TEMPO Interaktif, Jakarta - Wali Amanat Universitas Indonesia akan mengadu ke Komisi Pendidikan DPR, besok. Kedatangan mereka menurut anggota Komisi X Dedi Gumelar untuk menyampaikan uneg-uneg tentang pengelolaan Universitas Indonesia oleh Rektor UI, Gumilar Rusliwa Somantri.
Salah satunya terkait pemberian gelar Doktor Honoris Causa pada Raja Arab, Abdullah, pada 21 Agustus lalu. "Besok pukul 14.00 WIB, kami akan menerima kedatangan mereka," ujar Dedi ditemui Tempo di ruang kerjanya, Selasa, 6 September 2011.
Baca Juga:
Menanggapi pemberian gelar HC ini, Komisi X ikut bereaksi. Akan tetapi, bukan pada materi pemberian pada Raja Arabnya. "Ini persoalan proses dan mekanisme pemberian gelar itu," ujar Dedi.
Menurut Dedi, perbincangan di Komisi X sama sekali tidak ada kaitan pada Raja Arab, tetapi pada penetapan dan disharmonisasi dalam kelembagaan UI. "Mengapa ini terjadi, itulah yang ingin kami tahu," ujarnya. Selain itu dia menyebut, pertemuan besok adalah permintaan Wali Amanat UI sendiri.
Komisi X, kata Dedi, ingin mendapat ketegasan kenapa pemberian gelar oleh rektor tidak diketahui oleh civitas akademika UI, terutama oleh senat dan wali amanat. Selain itu, juga mempertanyakan kriteria yang digunakan dalam pemberian gelar HC tersebut. Padahal, mengenai kriteria ini sudah diatur dalam Peraturan Presiden nomor 43 tahun 1980. Pada pasal I ketentuan itu disebutkan penerima gelar itu haruslah orang yang dianggap telah berjasa atau berkarya bagi ilmu pengetahuan dan umat manusia.
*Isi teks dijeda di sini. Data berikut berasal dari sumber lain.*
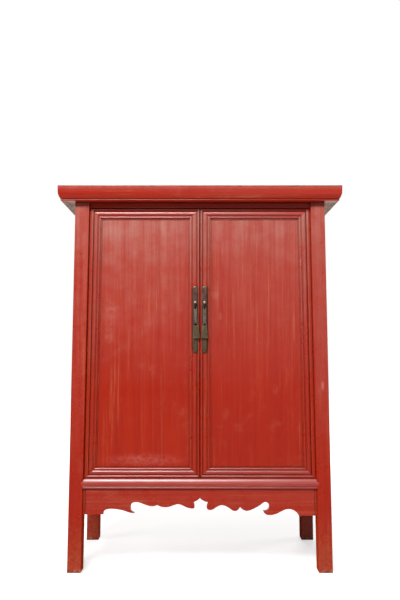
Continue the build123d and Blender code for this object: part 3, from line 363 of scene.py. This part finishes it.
    def soiled(self, tone, jamb):
        """Dirt in grooves and corners; returns the dirt near them and deep in them too.

        The joint between leg and door takes no dirt, and the door's edge there is rubbed instead.
        """
        near = self.crevice(0.012, 0.55, 0.96)
        deep = self.times(self.crevice(0.006, 0.25, 0.85), 0.95)
        if jamb:
            side = self.math("ABSOLUTE", self.part_of(self.place, X))
            upright = self.math("ADD", side, self.times(self.level, SIDE_SLOPE))
            off = self.math("SUBTRACT", upright, JAMB_AT_FLOOR)
            calm = self.ramp(self.math("ABSOLUTE", off), 0.003, 0.008)
            near = self.times(near, calm)
            deep = self.times(deep, calm)
        tone = self.mix(self.times(near, self.ramp(self.blotch, 0.3, 0.65, 0.3, 0.8)), tone, GRIME)
        tone = self.mix(deep, tone, LACQUER_DEEP)
        if jamb:
            beside = self.times(self.ramp(off, -0.012, -0.006, 0.0, 0.55), self.ramp(off, 0.0012, 0.0))
            tone = self.mix(beside, tone, JAMB_RUBBED)
        return tone, near, deep

    def bared(self, tone, rough, near, axis, sense):
        """Bare old wood on the faces that look one way; returns the tone and the roughness."""
        bare = self.ramp(self.part_of(self.facing, axis), sense * 0.8, sense * 0.95)
        wood, wood_rough, _ = wood_parts(self, self.axis, self.seed + 20.0, BARE_LIGHT, BARE_DARK)
        wood = self.glaze(wood, BARE_DIRT, near, 0.4)
        dots = self.ramp(self.noise(95.0, self.seed + 21.0, detail=4.0), 0.5, 0.57)
        wood = self.glaze(wood, BARE_DOTS, dots, 0.75)
        rough = self.math("ADD", self.times(rough, self.math("SUBTRACT", 1.0, bare)),
                          self.times(wood_rough, bare))
        return self.mix(bare, tone, wood), rough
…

Meski begitu, Dedi membantah komisi X meminta gelar HC yang sudah terlanjur diberikan itu dicabut. "Pencabutan adalah domain pemerintah." Selain itu, jika gelar itu dicabut akan berpengaruh terhadap hubungan RI-Arab Saudi. "Yang kami persoalan adalah mekanisme UI ketika akan memberikan gelar itu."
Penetapan gelar HC oleh Rektor UI ini, kata Dedi, sangat perlu diluruskan. Kasus ini, kata dia, akan menjadi masukan bagi Komisi X merampungkan RUU Tata Kelola Perguruan Tinggi. Apalagi RUU semakin perlu karena dicabutnya UU Badan Hukum Pendidikan (BHP) oleh MK yang selama ini diberlakukan di beberapa perguruan tinggi. Bahkan, karena sudah dicabutnya UU BHP ini pula, kata Dedi, yang menyebabkan miskomunikasi antara rektor dan wali amanat. "Dia (rektor) menganggap karena UU BHP sudah tidak dipakai, maka wali amanat juga sudah tidak ada."
Rancangan UU Pengelolaan Perguruan Tunggi itu nanti selain memuat mekanisme pemberian gelar HC juga akan memuat soal pemilihan rektor.